Ces 4 réacteurs VVER-1200 font partie des 25 réacteurs que l’industrie russe construit dans le monde. La spécificité de Rosatom est de vendre ses centrales selon le modèle construction-propriété-exploitation (dit « build-own-operate »). Le site nucléaire devient a priori une enclave russe sur laquelle les autorités turques n’ont que peu de prise : les plans, la technologie, les ouvriers et les ingénieurs étant russes.

La Taek, l’autorité de régulation nucléaire turque, conserve évidemment son autorité pour mener ses inspections. Par ailleurs, le projet — signé en 2010 — est entièrement financé par les Russes. Rosatom est en effet actionnaire majoritaire d’Akkuyu Nukleer JSC, chargé du développement, de la construction, de la maintenance, de l’exploitation et du démantèlement de la centrale. De même, le contrat prévoit la fourniture du combustible et la reprise des barres irradiées. Une fois mise en service et portée à pleine capacité, la centrale d’Akkuyu doit fournir environ 10 % des besoins en électricité de la Turquie.

Interruptions dans le gaz et le pétrole

Si le nucléaire n’a pas été violemment touché, certaines infrastructures énergétiques, en revanche, ont été endommagées — notamment des lignes de transport et de distribution d’électricité et de gaz naturel dans la province de Kahramanmaraş, zone d’épicentre du tremblement de terre selon le ministre de l’Énergie et des Ressources naturelles, Fatih Dönmez.

En prévention d’éventuelles fuites, les exportations de pétrole par oléoduc en provenance du Kurdistan ont été suspendues (la région kurde exporte environ 450 000 barils de pétrole par jour via la Turquie) et reprendront après une inspection minutieuse des pipelines.

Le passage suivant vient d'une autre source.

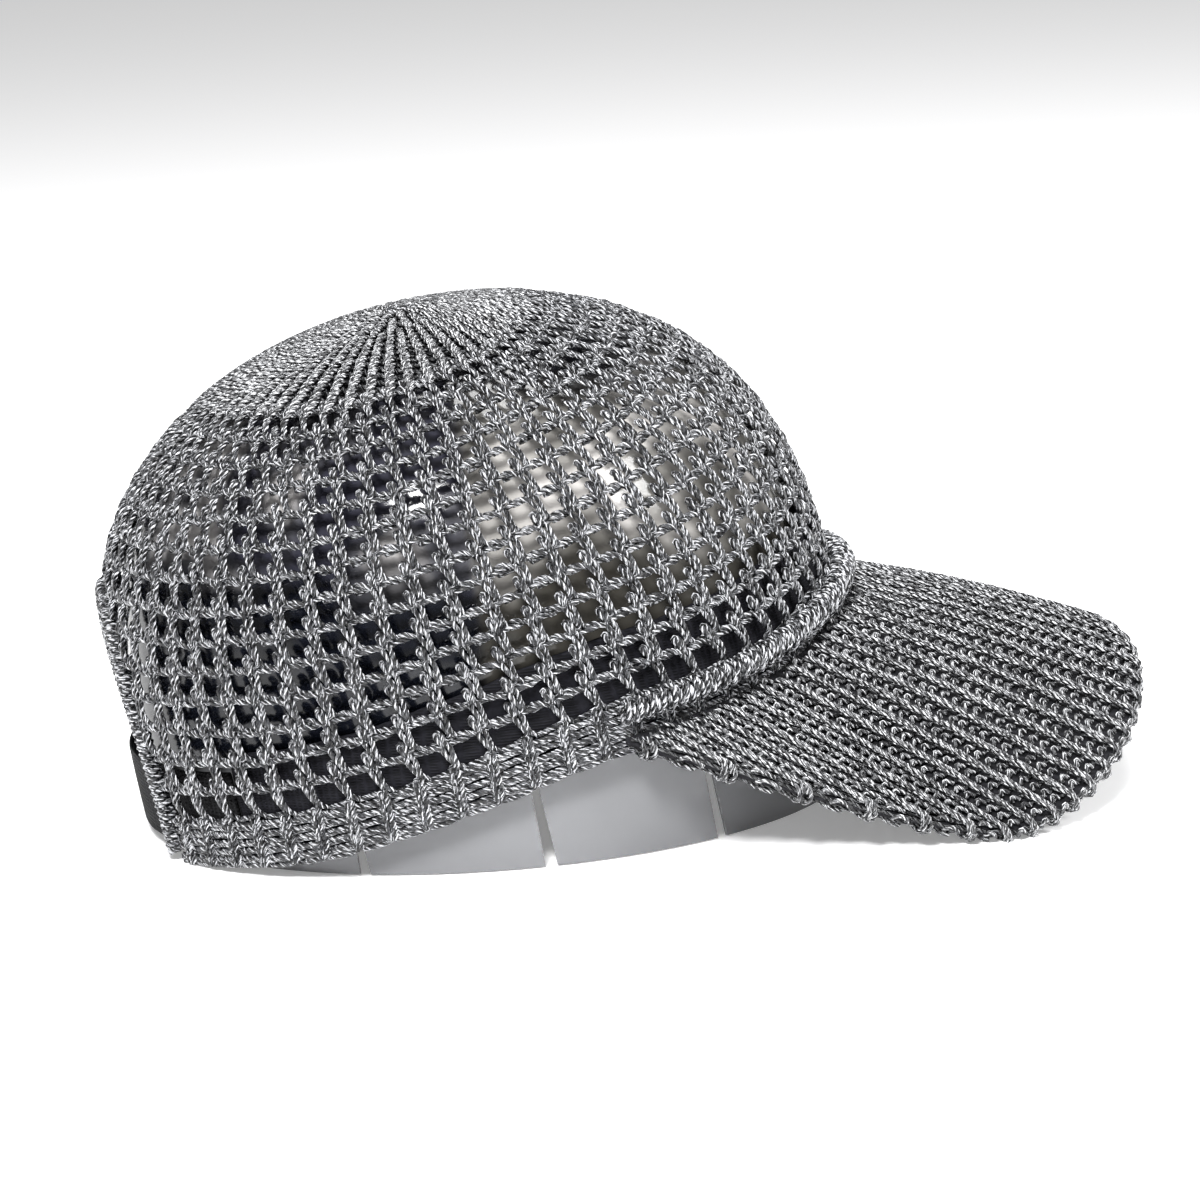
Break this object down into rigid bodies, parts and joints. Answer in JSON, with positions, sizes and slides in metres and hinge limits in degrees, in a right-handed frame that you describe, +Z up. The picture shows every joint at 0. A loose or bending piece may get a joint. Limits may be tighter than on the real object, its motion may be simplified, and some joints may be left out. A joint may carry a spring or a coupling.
{
  "type": "knitted mesh cap",
  "caption": "Open-mesh knitted peaked cap with curved brim, arched back opening and hook-and-loop strap, on a clear crown former.",
  "frame": {"origin": "centre of the bounding box on the surface that the cap stands on", "axes": "+X towards the tip of the brim, +Y towards the wearer's left, +Z up"},
  "size_m": [0.2666, 0.182, 0.1309],
  "materials": {
    "knit_charcoal": "marled silver and charcoal yarn, satin",
    "sweatband_black": "matt twill",
    "webbing_black": "woven tape, slight sheen",
    "hook_loop_black": "hook and loop pile",
    "thread_black": "sewing thread",
    "board_grey": "matt sheet",
    "clear_sheet": "clear thermoformed sheet"
  },
  "bodies": {
    "former": {"crown_former": "clear_sheet"},
    "cap": {"crown_knit": "knit_charcoal", "crown_hem": "knit_charcoal", "arch_trim": "knit_charcoal", "apex_closure": "knit_charcoal", "sweatband": "sweatband_black", "brim_seam_roll": "knit_charcoal", "brim_board": "board_grey", "brim_upper_cover": "knit_charcoal", "brim_under_cover": "knit_charcoal", "strap_loop_side": "webbing_black", "loop_patch": "hook_loop_black", "strap_anchor": "webbing_black", "strap_bar_tacks": "thread_black"},
    "strap_flap": {"strap_flap_root": "webbing_black"},
    "strap_tip": {"strap_flap_tip": "webbing_black", "hook_patch": "hook_loop_black"}
  },
  "joints": [
    {"name": "cap_lift", "type": "slide", "parent": "former", "child": "cap", "axis": [-0.1539, 0, 0.9881], "range_m": [0, 0.16]},
    {"name": "strap_lift", "type": "hinge", "parent": "cap", "child": "strap_flap", "pos_m": [-0.12418, -0.0235, 0.0134], "axis": [0, 0, 1], "range_deg": [0, 100]},
    {"name": "strap_tip_peel", "type": "hinge", "parent": "strap_flap", "child": "strap_tip", "pos_m": [-0.12883, -0.0029, 0.0127], "axis": [0, 0, 1], "range_deg": [0, 75]}
  ]
}
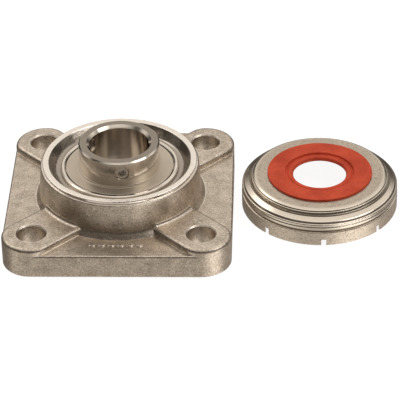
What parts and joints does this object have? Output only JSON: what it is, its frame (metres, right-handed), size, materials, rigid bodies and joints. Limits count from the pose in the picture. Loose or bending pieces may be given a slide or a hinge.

Plus tôt, l’opérateur de gazoduc d’État Botas a déclaré que l’approvisionnement en gaz naturel avait été interrompu dans les provinces de Gaziantep, Hatay et Kahramanmaraş et dans certains autres districts en raison des dommages. De même, le port de la ville côtière méditerranéenne d’Iskenderun offrait le spectacle d’un gigantesque mikado de conteneurs en vrac.